Stepping Stone press rep Brian Bishop agrees. "If the timing hadn't been short
we could've differentiated the festivals one from the other, perhaps we
could've done a country theme or something that wouldn't overlap. But there
wasn't anyone around in, say, late spring, to take those reigns, so we decided
to keep our longstanding tradition in place. The decision was made quickly, [as
if to say] `Goddamn it! It's been here 20 years and it's gonna be here this
year!' "
The weekend's festival duality forces long-time Stepping Stone Ranch fans to
make a choice. Should they follow producer Chuck Wentworth (working here with
co-producer Mary Doub of Winterhawk Bluegrass festival fame) and his reputation
for booking quality music and producing quality shows? Or should they hang
loose at the charm-filled Ranch and give the current production company, which
includes co-producer Steve McKay, a chance to shine?
"The only real disadvantage this weekend," says Wentworth, "has to do with the
history of people who have been going to the Ranch for so many years. If those
people don't get the word that we've moved, they'll go there expecting the
quality we've been known for and I don't think they'll get it."
But the Ranch's Bishop spins it differently. "The Ranch this year is gonna be
returning to a hardcore audience. If you wanna go and sit in a lounge chair and
listen to some great music, then I'm sure Ninigret will be a fine place to be.

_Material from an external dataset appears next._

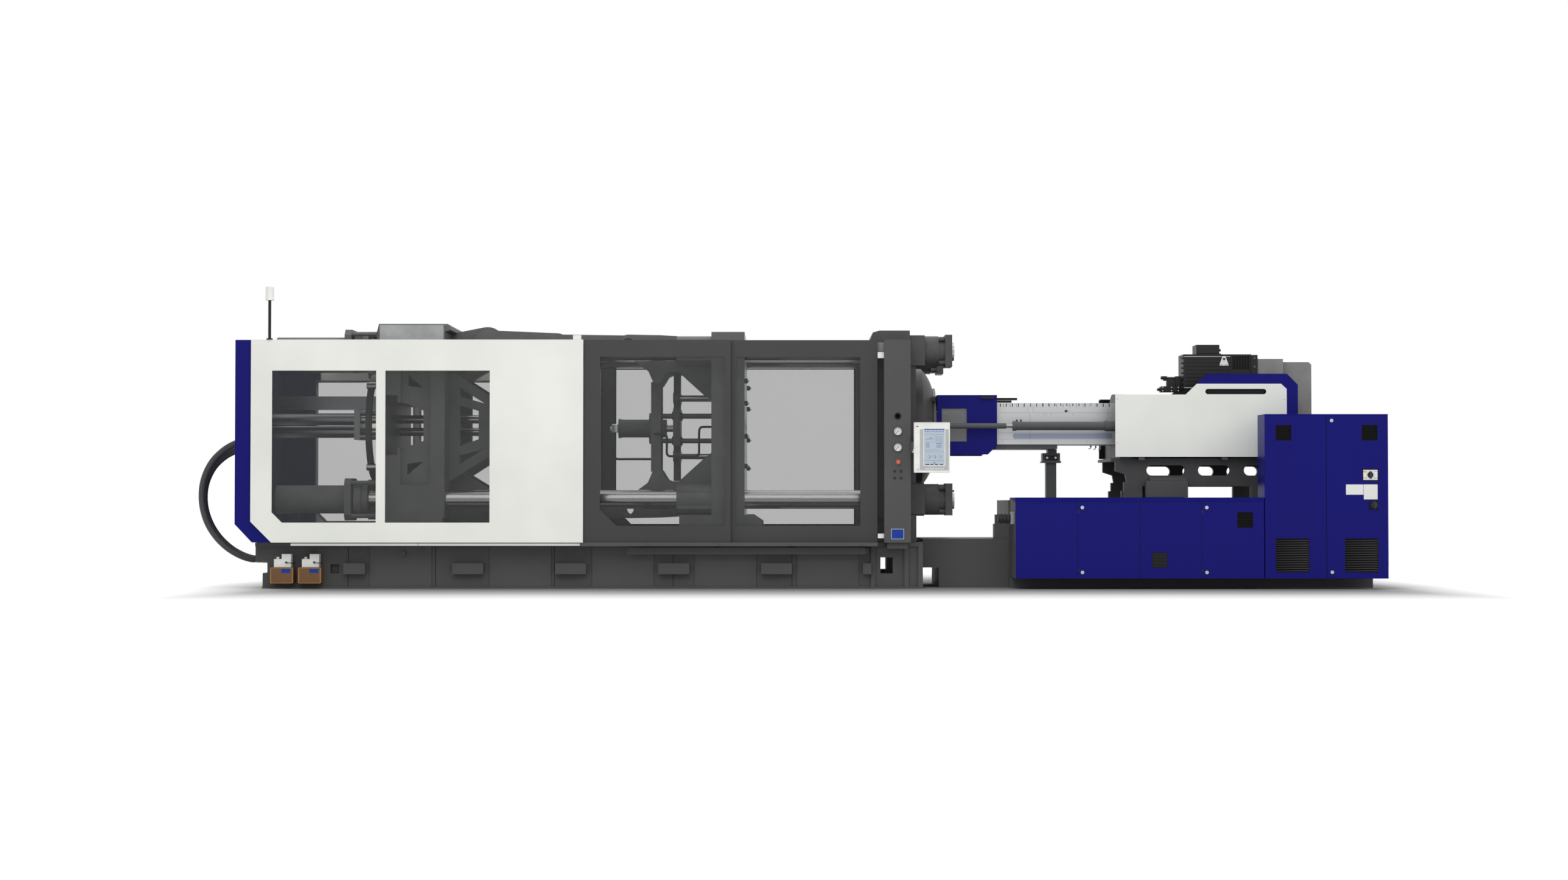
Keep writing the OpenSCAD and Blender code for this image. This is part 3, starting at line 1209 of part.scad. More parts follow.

They've got some great acts. But we've got 12 hours of Cajun/zydeco dancing
each day, with non-stop dance music throughout the weekend. That's where I
think people have to make a decision."
Chuck Wentworth has worked in festival production at the Ranch since 1981. An
inveterate authority on roots music and teammate of promoter Franklin Zawacki,
Wentworth went on to develop Stepping Stone's reputation as a nationally
recognized roots music site. At the same time, he established his own company,
Lagniappe Productions, to branch out and book other venues. Soon, he was
booking roots festivals nationwide. But in 1997, Zawacki, in a misguided move,
pulled the plug two weeks before that date of another growing festival
tradition, the Big Easy Bash. "By doing that, he put everything into doubt,"

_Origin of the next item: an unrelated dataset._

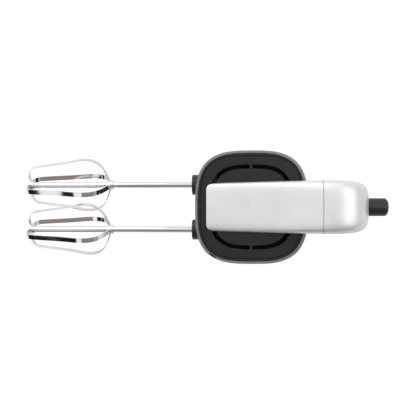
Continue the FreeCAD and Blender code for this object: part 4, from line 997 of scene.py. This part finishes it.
@dataclass(frozen=True)
class Studio:
    """Pale floor, soft light, surroundings for the chrome to mirror, and the camera."""

    floor_size: float = 6.0
    floor_colour: Colour = (0.90, 0.90, 0.90)
    floor_glow: float = 0.86
    glow_strength: float = 1.12
    lens: float = 58.85
    sensor: float = 36.0
    camera_place: Place = (0.0036, -0.0007, 0.6966)
    camera_lean: float = 4.0
    room_strength: float = 1.05
    warm_shade: Colour = (0.30, 0.255, 0.225)
    black_shade: Colour = (0.012, 0.012, 0.012)
    pale_wall: Colour = (1.0, 1.0, 1.0)
    grey_shade: Colour = (0.42, 0.42, 0.43)
    left_step: Step = (-0.02, -0.16)
    handle_step: Step = (0.64, 0.86)
    beater_step: Step = (-0.20, -0.26)
    low_step: Step = (0.572, 0.556)
    lamps: tuple[SoftLight, ...] = (
        SoftLight("Handle soft lamp", (0.85, 0.0, 0.95), (0.05, 0.0, 0.12), 1.0, 3.5),
        SoftLight("Side soft lamp", (-0.60, 0.90, 0.80), (0.0, 0.0, 0.08), 0.8, 4.0),
    )

    def build(self) -> None:
        """Set everything up."""
        self._floor()
        for lamp in self.lamps:
            lamp.hang()
        self._surroundings()
        self._camera()
        bpy.context.scene.view_settings.view_transform = "Standard"

    def _floor(self) -> None:
        """Lay a pale floor at Z = 0, which the camera sees lighter than the mixer's chrome does."""
        bpy.ops.object.select_all(action="DESELECT")
        bpy.ops.mesh.primitive_plane_add(size=self.floor_size, location=(0, 0, 0))
        floor = bpy.context.object
        floor.name = "pale_floor"
        material = bpy.data.materials.new("Pale floor")
        material.use_nodes = True
        sheet = NodeSheet(material.node_tree)
        seen = sheet.add("ShaderNodeLightPath")
        share = sheet.add("ShaderNodeMath", {"operation": "MULTIPLY"})
        share.inputs[1].default_value = self.floor_glow
        matt = sheet.add("ShaderNodeBsdfDiffuse", Color=(*self.floor_colour, 1.0))
        glow = sheet.add("ShaderNodeEmission", Strength=self.glow_strength)
        mix = sheet.add("ShaderNodeMixShader")
        output = sheet.add("ShaderNodeOutputMaterial")
        sheet.join(seen.outputs["Is Camera Ray"], share.inputs[0])
        sheet.join(share.outputs["Value"], mix.inputs["Fac"])
        sheet.join(matt.outputs["BSDF"], mix.inputs[1])
        sheet.join(glow.outputs["Emission"], mix.inputs[2])
        sheet.join(mix.outputs["Shader"], output.inputs["Surface"])
        floor.data.materials.append(material)
        floor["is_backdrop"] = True

    def _surroundings(self) -> None:
        """Pale room: warm on the left, grey past the handle, black low down past the beaters."""
        world = bpy.data.worlds.new("Pale room")
        world.use_nodes = True
        bpy.context.scene.world = world
        sheet = NodeSheet(world.node_tree)
        place = sheet.add("ShaderNodeTexCoord")
        split = sheet.add("ShaderNodeSeparateXYZ")
        sheet.join(place.outputs["Generated"], split.inputs["Vector"])
        left = self._edge(sheet, split.outputs["Y"], self.left_step)
        behind = self._edge(sheet, split.outputs["X"], self.handle_step)
        beyond = self._edge(sheet, split.outputs["X"], self.beater_step)
        low = self._edge(sheet, split.outputs["Z"], self.low_step)
        walls = sheet.blend(behind, sheet.blend(left, self.pale_wall, self.warm_shade), self.grey_shade)
        shades = sheet.blend(low, self.pale_wall, self.black_shade)
        corner = sheet.add("ShaderNodeMath", {"operation": "MULTIPLY"})
        sheet.join(beyond, corner.inputs[0])
        sheet.join(left, corner.inputs[1])
        colours = sheet.blend(corner.outputs["Value"], walls, shades)
        seen = sheet.add("ShaderNodeLightPath")
        room = sheet.add("ShaderNodeBackground", Strength=self.room_strength)
        backdrop = sheet.add("ShaderNodeBackground", Color=(*self.pale_wall, 1.0), Strength=1.0)
        mix = sheet.add("ShaderNodeMixShader")
        output = sheet.add("ShaderNodeOutputWorld")
        sheet.join(colours, room.inputs["Color"])
        sheet.join(seen.outputs["Is Camera Ray"], mix.inputs["Fac"])
        sheet.join(room.outputs["Background"], mix.inputs[1])
        sheet.join(backdrop.outputs["Background"], mix.inputs[2])
        sheet.join(mix.outputs["Shader"], output.inputs["Surface"])

    def _edge(self, sheet: NodeSheet, value: bpy.types.NodeSocket, step: Step) -> bpy.types.NodeSocket:
        """Soft step from 0 at its first value to 1 at its second.

        Args:
            sheet: The world's node sheet.
            value: What is compared.
            step: Values where the step begins and where it is complete.

        Returns:
            The step's socket.
        """
        ramp = sheet.add("ShaderNodeMapRange", {"interpolation_type": "SMOOTHSTEP"})
        ramp.inputs["From Min"].default_value = step[0]
        ramp.inputs["From Max"].default_value = step[1]
        sheet.join(value, ramp.inputs["Value"])
        return ramp.outputs["Result"]

    def _camera(self) -> None:
        """Look down on the nose from above, as the mixer stands on its heel."""
        data = bpy.data.cameras.new("Camera")
        data.lens = self.lens
        data.sensor_width = self.sensor
        camera = bpy.data.objects.new("Camera", data)
        camera.location = self.camera_place
        camera.rotation_euler = (0.0, math.radians(self.camera_lean), 0.0)
        bpy.context.scene.collection.objects.link(camera)
        bpy.context.scene.camera = camera


# ---------------------------------------------------------------- everything together
@dataclass
class SizeBook:
    """Keeps the object's box before and after the visual pieces are made."""

    boxes: dict[str, list[list[float]]] = field(default_factory=dict)

    def note(self, name: str) -> None:
        """Keep the present box under a name."""
        self.boxes[name] = [list(corner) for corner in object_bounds()]

    def write(self) -> None:
        """Does nothing: the boxes are not written anywhere."""


def main() -> None:
    """Load the frame, dress it, build the visual pieces and set up the studio."""
    logging.basicConfig(level=logging.INFO, format="%(message)s")
    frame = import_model()
    book = SizeBook()
    book.note("cad")
    bench = Workbench()
    rack = FinishRack()
    LOG.info("dressed %d carried pieces", CarriedPieces(rack).dress(frame))
    for assembly in (
        RoundButton(
            bench, rack, "eject_post", "eject_button", "eject",
            flange_reach=1.6 * MILLIMETRE, flange_height=2.0 * MILLIMETRE,
            crown_radius=3.4 * MILLIMETRE, dish_depth=0.3 * MILLIMETRE,
        ),
        RoundButton(
            bench, rack, "turbo_cap", "turbo_button", "turbo",
            flange_reach=1.2 * MILLIMETRE, flange_height=1.4 * MILLIMETRE,
            crown_radius=1.4 * MILLIMETRE, dish_depth=0.5 * MILLIMETRE, stem_length=1.0 * MILLIMETRE,
        ),
        SpeedKnob(bench, rack),
        SpeedScale(bench, rack),
    ):
        piece = assembly.build()
        LOG.info("built %s with %d faces", piece.name, len(piece.data.polygons))
    Studio().build()
    book.note("visual")
    book.write()


if __name__ == "__main__":
    main()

says Wentworth. "He soured everyone, from the public to the vendors, and the
whole idea of the ranch became unsure. That's when I decided to break away."
Wentworth took his newly expanded booking style from last year's successful
Rhythm & Roots, the vendors, and the festival staff, and headed southeast
to Charlestown. This year a big-budget lineup will inaugurate the new site,
including headliners Dr. John (Sunday) and Susan Tedeschi (Saturday), along
with Jonathan Edwards, Boozoo Chavis, Corey Harris, Laurie Lewis, and last
year's festival surprise, fiddler Natalie McMaster. The event, like last
year's, will be hosted by south Louisiana roots innovators Steve Riley &
the Mamou Playboys. "Looking at our lineup, I think it's the best one we've
ever had," says Wentworth. "We decided last year when Mary and I put it
together, to expand the format, and last year people raved about how they
thought it was the best show ever. This year our ticket sales are already up 40
percent."
Down at the Ranch, Steve McKay, a veteran of Max Creek productions, presents a
weekend of lesser-known but no less certifiable talent. Headliners Leeroy
Thomas & the Zydeco Roadrunners, Sheryl Cormier & Cajun Sounds, the
Huval Family Band, and North Carolina's hip Sub Pop act the Blue Rags will all
make an appearance or two on the mainstage, and there will be a side stage and
dance stage going all weekend as well. "Everyone on the bill is oriented to
dancing," says Bishop, "whether it's swing, two-step, or jitterbug. The point
is, we're definitely bringing in some people you don't see every day and we
have a known history of presenting great Cajun and zydeco music on Labor Day
weekend."
The festival rivalry, which both parties insist on downplaying, has spilled
over onto the Internet where Gary Hayman's Cajun/zydeco site
(www.erols.com/ghayman/cz.real.htm) has hosted some rather bitter exchanges. "The people who
are most negative about this whole thing are the people who think we'll end up
with nothing, that we'll put each other out of business. But the negative
energy is really unproductive."
Wentworth is too busy to get involved in the actual fray. "I've heard about
what's happening on the Internet, but I don't want to pay too much attention to
it. We're trying to get a new start here and the stakes are too high to bother
with some to-do that, in my mind, is already in the past."
Then again, Bishop, who expects the Ranch will see around 2000 dancers weather
permitting, has an idea that two festivals co-existing peacefully could over
the next few years create a musical delta on Labor Day weekend in Rhode Island.
"It could be that at some point people will just flock to Rhode Island to come
and see great music -- no matter what festivals are up and running -- and if
that happens we'll have a much larger audience to split up."
Regardless of what has actually occurred in the months leading up to festival
weekend, promoters from both camps are looking for legions of party-goers who
themselves are looking for a good way to say goodbye to summer. Camping and
tickets are affordable at both places (Snap Bean slightly moreso), and there's
entertainment for everyone from dance all night two-steppers, to hardcore
lawnchair music fans, to three- and four-year-old kids who can listen to
stories, make costumes, and dance in their own Mardi Gras Parade. So put on
some comfortable shoes, grab a blanket (and your wallet) and venture out. Which
direction you'll go when you hit the street is entirely up to you.